With a deafening crash, heard above the sounds of the high storm winds, the mizzenmast broke, carrying with it the lifesaving lines, which at once became hopelessly entangled in the spars and timbers pounding alongside, causing the mainmast to topple soon afterward. With the fall of the mast the seamen were thrown into the angry breakers. The vessel was now an utter wreck, with the hatch covers wrenched off and the deck breaking away. She was rising and falling with the motion of the sea. The top of the cabin was adrift. Five of the seamen in the water sought refuge on the cabin top and shouted to their companion, George Mulberry, the steward, to join them. He was clinging to a piece of timber nearby, and paid no heed to their cries. Seconds later the foremast fell and struck him. He was swept to the leeward, grasping first a spar and then other broken pieces of wreckage. The lifesaving crew fired a line for him to grab onto, but as it landed a large timber struck him on the head and he disappeared from sight. The lifesavers then turned their full attention back to the five men who were huddled on the detached top of the cabin. By luck, this portion of the wreck became entangled in the lines that had been originally shot out to the wreck, and the surfmen began to pull upon them, working the cabin closer and closer to the beach. When they had worked it close enough, the surfmen formed a human chain by joining hands in the surf and were able to reach the men and drag them ashore. It was considered a miracle that no one was badly hurt during this procedure, as the surf was full of debris, which was being grounded and thrown ashore.

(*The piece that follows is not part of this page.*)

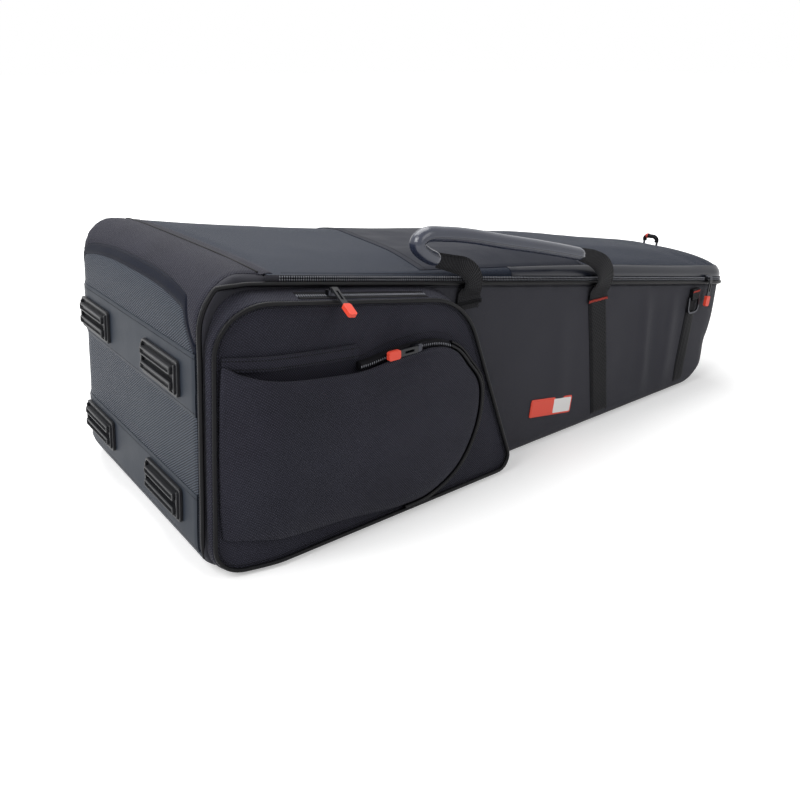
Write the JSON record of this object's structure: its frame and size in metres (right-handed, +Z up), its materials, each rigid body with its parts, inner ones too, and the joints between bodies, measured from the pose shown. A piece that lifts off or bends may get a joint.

Because the Cape Henlopen Life-Saving Station was the nearest, Keeper Salmons took the survivors to that location. They were provided with dry clothing and food and sheltered for two days while they recovered from the ordeal. It was learned that at the time of the stranding a young Norwegian was lost while making an attempt to swim to the shore. His body was not recovered. The body of George Murlberry was taken from the surf on the morning of the thirteenth. Following a coroner's inquest at Lewes, Murlberry was buried in Boston, Massachusetts.